* **Description of the task**:
Report, word for word, every line of the material that contains "this".

* **Dataset section**:
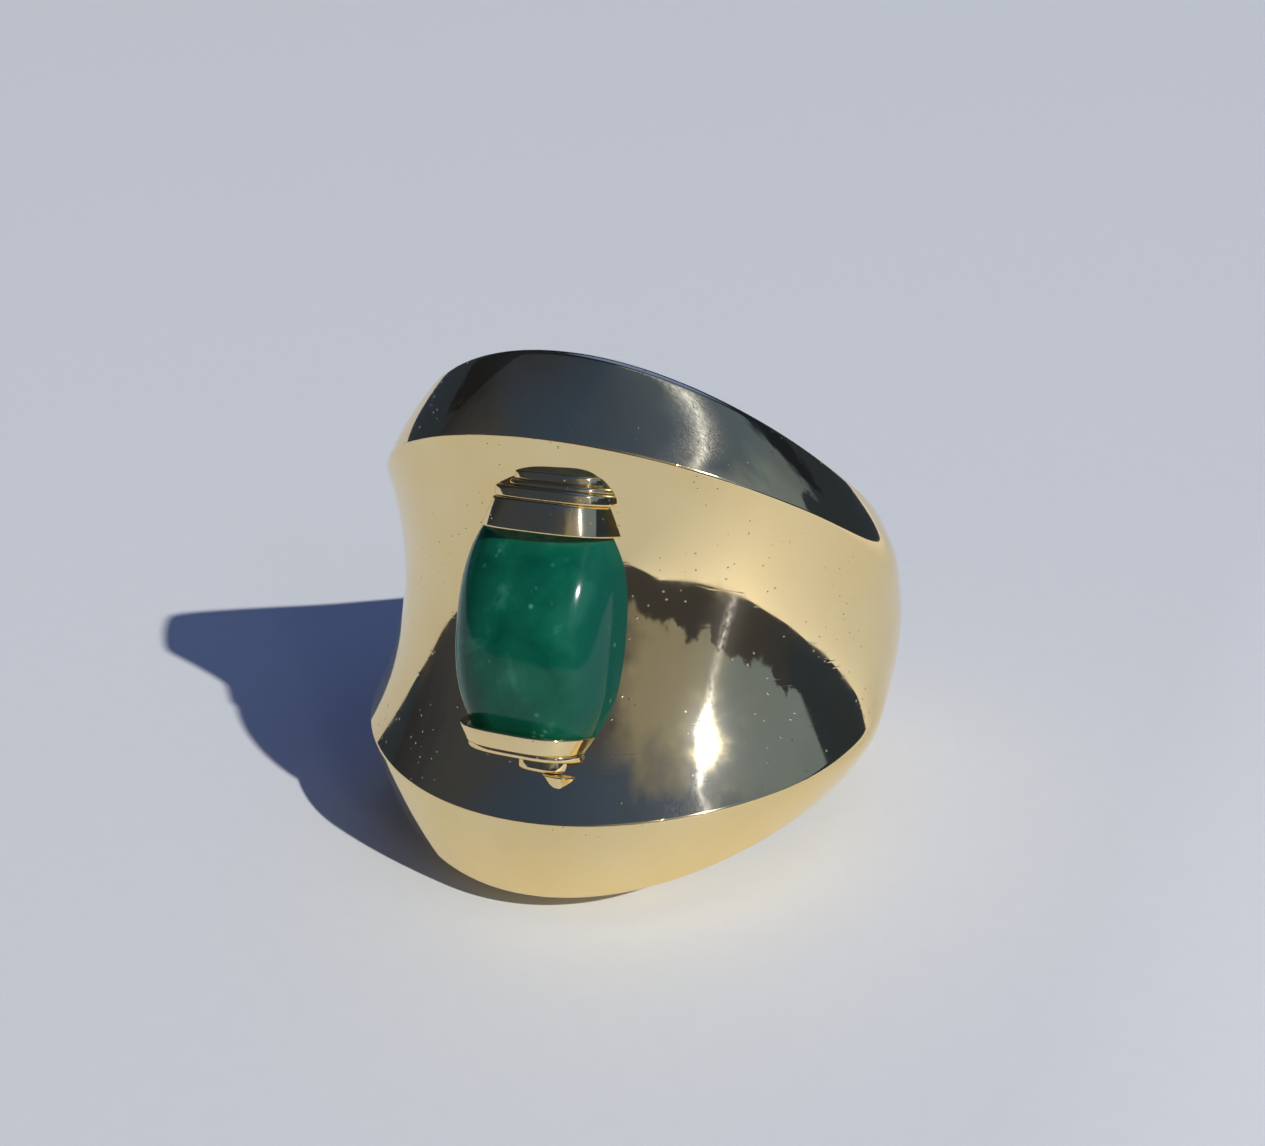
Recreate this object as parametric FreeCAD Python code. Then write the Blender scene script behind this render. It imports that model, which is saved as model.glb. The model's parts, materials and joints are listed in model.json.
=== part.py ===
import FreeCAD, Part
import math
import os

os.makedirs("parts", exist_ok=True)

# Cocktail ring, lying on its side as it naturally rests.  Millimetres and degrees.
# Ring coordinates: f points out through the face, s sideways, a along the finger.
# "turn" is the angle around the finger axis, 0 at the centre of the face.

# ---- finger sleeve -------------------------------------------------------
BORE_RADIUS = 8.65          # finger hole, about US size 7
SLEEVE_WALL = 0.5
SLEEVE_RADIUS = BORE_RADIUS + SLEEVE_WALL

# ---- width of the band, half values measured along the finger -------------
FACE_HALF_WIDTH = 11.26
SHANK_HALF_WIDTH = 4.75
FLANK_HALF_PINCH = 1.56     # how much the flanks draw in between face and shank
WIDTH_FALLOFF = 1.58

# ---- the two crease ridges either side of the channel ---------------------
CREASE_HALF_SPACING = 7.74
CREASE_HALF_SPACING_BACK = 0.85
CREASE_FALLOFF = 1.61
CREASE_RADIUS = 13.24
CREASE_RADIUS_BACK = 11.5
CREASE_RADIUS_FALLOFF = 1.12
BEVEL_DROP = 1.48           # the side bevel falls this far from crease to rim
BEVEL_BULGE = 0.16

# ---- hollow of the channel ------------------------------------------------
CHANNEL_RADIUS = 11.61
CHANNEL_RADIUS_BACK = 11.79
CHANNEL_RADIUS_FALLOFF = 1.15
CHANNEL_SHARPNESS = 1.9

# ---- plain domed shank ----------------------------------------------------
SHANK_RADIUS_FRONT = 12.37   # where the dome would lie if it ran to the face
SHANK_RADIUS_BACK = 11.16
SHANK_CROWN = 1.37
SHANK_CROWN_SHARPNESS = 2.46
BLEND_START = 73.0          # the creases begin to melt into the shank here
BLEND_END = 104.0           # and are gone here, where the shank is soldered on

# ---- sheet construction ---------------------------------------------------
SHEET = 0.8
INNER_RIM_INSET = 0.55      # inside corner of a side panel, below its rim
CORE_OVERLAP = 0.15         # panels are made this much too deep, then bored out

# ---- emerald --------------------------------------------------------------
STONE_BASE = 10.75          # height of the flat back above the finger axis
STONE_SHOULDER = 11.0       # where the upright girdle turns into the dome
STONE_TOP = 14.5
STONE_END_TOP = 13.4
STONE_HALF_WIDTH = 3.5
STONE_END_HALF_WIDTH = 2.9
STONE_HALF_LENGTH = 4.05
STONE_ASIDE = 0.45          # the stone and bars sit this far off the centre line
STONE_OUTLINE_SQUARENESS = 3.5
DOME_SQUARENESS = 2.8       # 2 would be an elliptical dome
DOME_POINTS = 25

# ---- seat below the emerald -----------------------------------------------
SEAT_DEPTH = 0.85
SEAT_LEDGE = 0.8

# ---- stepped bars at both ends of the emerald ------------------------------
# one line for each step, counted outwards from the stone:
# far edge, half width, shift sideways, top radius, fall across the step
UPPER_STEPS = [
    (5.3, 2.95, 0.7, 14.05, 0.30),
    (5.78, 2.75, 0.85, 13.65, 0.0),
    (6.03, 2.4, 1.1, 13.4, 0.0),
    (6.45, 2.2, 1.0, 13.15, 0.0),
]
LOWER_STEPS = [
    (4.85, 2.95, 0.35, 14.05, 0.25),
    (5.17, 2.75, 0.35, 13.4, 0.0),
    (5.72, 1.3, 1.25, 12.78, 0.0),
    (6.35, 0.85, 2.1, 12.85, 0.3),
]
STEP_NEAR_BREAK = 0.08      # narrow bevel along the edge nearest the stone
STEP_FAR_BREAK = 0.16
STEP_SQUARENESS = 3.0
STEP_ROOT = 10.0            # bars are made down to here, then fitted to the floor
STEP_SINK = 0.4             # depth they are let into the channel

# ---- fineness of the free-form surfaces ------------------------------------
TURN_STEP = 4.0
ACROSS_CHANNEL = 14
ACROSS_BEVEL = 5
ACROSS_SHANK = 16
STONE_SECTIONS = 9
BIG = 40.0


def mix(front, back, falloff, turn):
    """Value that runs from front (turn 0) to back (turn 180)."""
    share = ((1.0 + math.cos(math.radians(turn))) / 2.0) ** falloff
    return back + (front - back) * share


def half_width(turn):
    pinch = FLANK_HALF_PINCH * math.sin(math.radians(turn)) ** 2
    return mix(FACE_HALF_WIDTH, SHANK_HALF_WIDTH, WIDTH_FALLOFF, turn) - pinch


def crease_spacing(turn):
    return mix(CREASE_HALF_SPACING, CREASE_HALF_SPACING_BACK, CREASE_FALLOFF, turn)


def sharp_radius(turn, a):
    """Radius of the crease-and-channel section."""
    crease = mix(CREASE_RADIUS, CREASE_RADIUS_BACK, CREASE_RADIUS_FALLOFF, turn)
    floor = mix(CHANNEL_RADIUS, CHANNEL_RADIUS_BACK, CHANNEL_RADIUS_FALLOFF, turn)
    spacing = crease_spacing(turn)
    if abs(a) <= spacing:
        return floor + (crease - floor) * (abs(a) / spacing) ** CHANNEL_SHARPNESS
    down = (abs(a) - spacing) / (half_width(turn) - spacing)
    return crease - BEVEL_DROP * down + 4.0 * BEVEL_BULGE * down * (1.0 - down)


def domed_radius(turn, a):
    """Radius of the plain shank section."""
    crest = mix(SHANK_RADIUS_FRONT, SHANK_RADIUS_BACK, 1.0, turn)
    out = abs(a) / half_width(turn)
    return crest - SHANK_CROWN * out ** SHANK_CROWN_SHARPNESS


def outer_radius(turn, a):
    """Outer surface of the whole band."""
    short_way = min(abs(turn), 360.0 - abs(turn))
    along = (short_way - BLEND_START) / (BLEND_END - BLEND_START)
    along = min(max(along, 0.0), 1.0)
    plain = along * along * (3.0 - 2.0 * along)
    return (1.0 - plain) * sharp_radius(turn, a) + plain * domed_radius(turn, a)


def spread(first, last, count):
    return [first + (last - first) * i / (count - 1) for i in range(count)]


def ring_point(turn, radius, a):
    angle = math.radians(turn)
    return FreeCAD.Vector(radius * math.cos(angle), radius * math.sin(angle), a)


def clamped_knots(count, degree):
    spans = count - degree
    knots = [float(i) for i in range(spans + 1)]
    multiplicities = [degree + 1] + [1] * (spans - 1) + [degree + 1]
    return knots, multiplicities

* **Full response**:
Recreate this object as parametric FreeCAD Python code. Then write the Blender scene script behind this render. It imports that model, which is saved as model.glb. The model's parts, materials and joints are listed in model.json.
BEVEL_DROP = 1.48           # the side bevel falls this far from crease to rim
CORE_OVERLAP = 0.15         # panels are made this much too deep, then bored out
STONE_ASIDE = 0.45          # the stone and bars sit this far off the centre line